Consolidate. Not constrained.
It is a curious irony that this is a private member’s bill from the Senate Committee on Power, chaired by Senator Enyinnaya Abaribe, who represents the good and hard-working people of the Abia South Senatorial District. This constituency is the home of the Geometric Aba ringfence, Nigeria’s only functional state-based and state-focused utility. This IPP is now regulated by the Abia State Electricity Regulatory Authority and serves 9 LGAs of the old NEPA Aba and Osisioma business districts, including the world-famous Ariaria Market.
With the other 8 LGAs outside the Geometric ring fence now served by a disco called New Era, the natural next step is to build on the foundation of the Aba ring fence, think through and sort out commercial and technical issues, enable the Geometric IPP to expand to serve the New Era disco area, and establish a precedent for how an embedded generator can become a utility provider in a natural gas-rich state. Such precedent would provide learning that can be applied in a fuel-neutral manner in other areas where other types of fuel are prevalent.

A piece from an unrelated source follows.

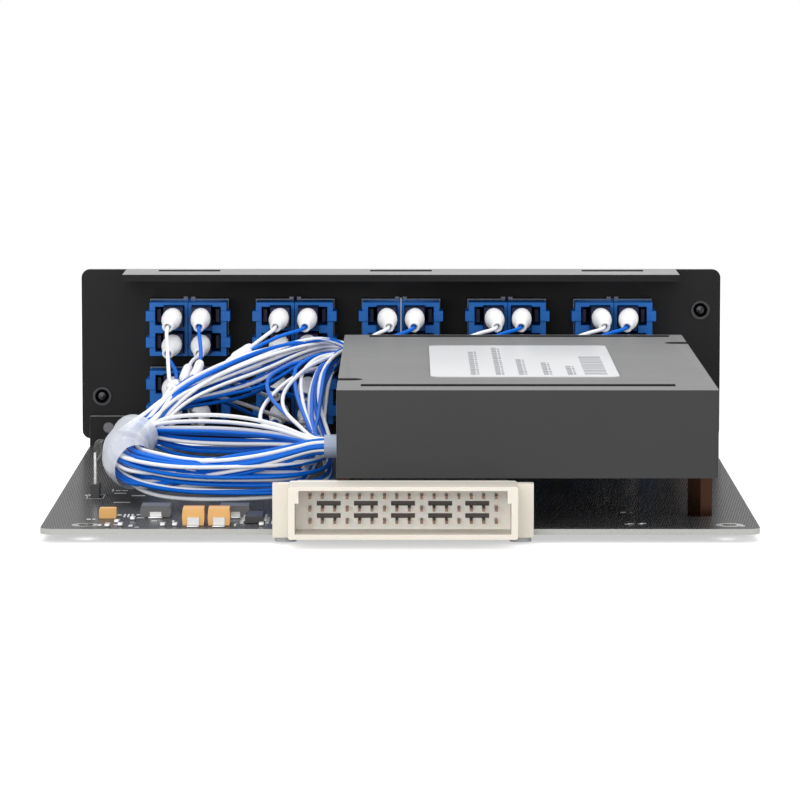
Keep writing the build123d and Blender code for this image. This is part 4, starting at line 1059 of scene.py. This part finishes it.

The Electricity Act, 2023, is not perfect. No law is. But its central insight is correct: Nigeria’s electricity future will not be built by recentralising yesterday’s failure. It will be built by enabling states to exercise their constitutional duty to build electricity markets within their territories, accountable to their citizens, connected where necessary to the national grid, but not subordinate to Abuja.
This is the reform to protect. That is why this amendment bill, in its present version, ought to be redrafted to consolidate and build on the gains of the Electricity Act, 2023, and not to constrain the measurable progress it is already bringing.
Eyo O. Ekpo is the CEO, Excredite Consulting Limited and a past commissioner, Nigerian Electricity Regulatory Commission.